The global financial market—and the world economy for that matter—is driven by one logic, that is the logic of the marketplace, in which capital always seeks the most profitable place, irrespective of its geographical location. While this logic has been the driving force behind capitalist economic development, its impact on the world economy has dramatically expanded with the swiftness with which capital moves from one place to another, thanks to the development of information technologies. The world economy has indeed been turned into a gigantic casino, with millions of investors participating in the game of financial gain and loss 24 hours a day, seven days a week.

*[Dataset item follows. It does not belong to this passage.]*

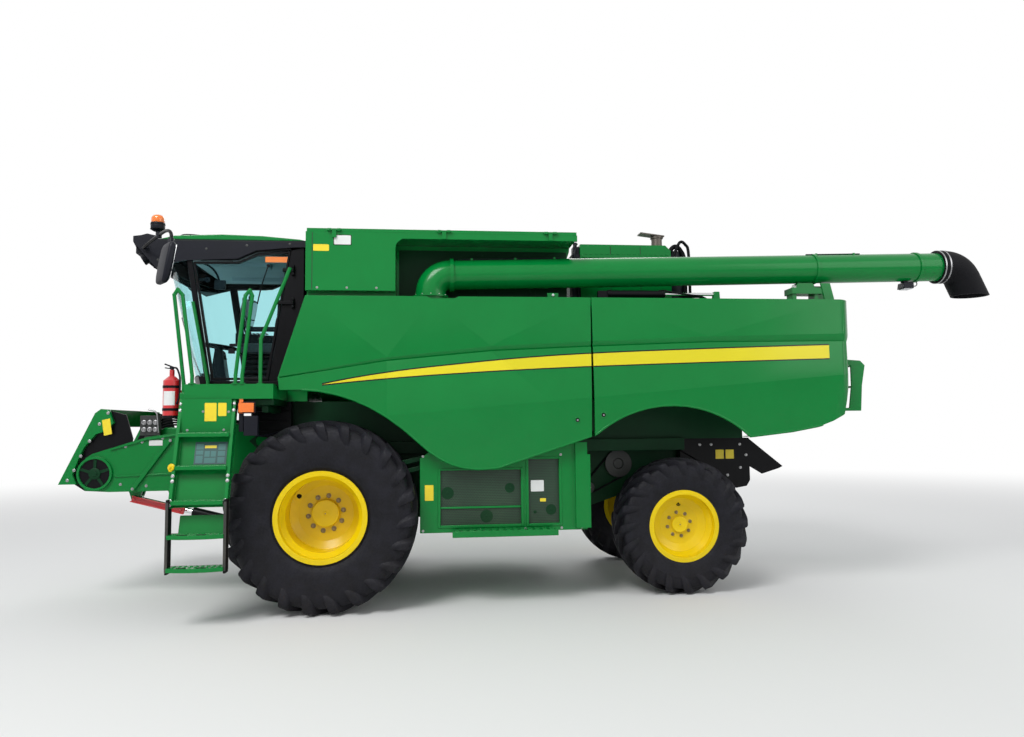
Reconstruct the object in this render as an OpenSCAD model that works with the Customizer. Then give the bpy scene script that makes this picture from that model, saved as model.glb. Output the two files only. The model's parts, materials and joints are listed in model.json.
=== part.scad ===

Global capitalism that surrounds us today is a new phase in capitalist development in which the conventional wisdom concerning the role of the national government in managing the economy formulated during the Great Depression is no longer relevant. While both represent great shocks and disturbances in the working of capitalist economies, the Great Depression and the Global Economic Meltdown reflect the fundamentally different characters of the world economy in the twentieth century and in the twenty-first century. This is the reason why we need fundamental rethinking about capitalism. While capitalism in the twentieth century was saved by the Keynesian intervention in the national economy, that kind of intervention is no longer effective to manage the world economy in the twenty-first century. Indeed, the question we need to be asking is not whether capitalism can be saved as it was but whether it should be saved in view of the fundamental change in its character in the last few decades.*

*Two books published in 2015 offer two opposing views on what we should do with capitalism today. While Robert Reich, in his Saving Capitalism: For the Many, Not For the Few (New York: Knopf, 2015), argues for saving capitalism despite its apparent drawbacks, Paul Mason, in his PostCapitalism: A guide to Our Future (Bristol: Allen Lane, 2015) argues against it on the ground that capitalism today is saddled with the contradiction between network and hierarchy.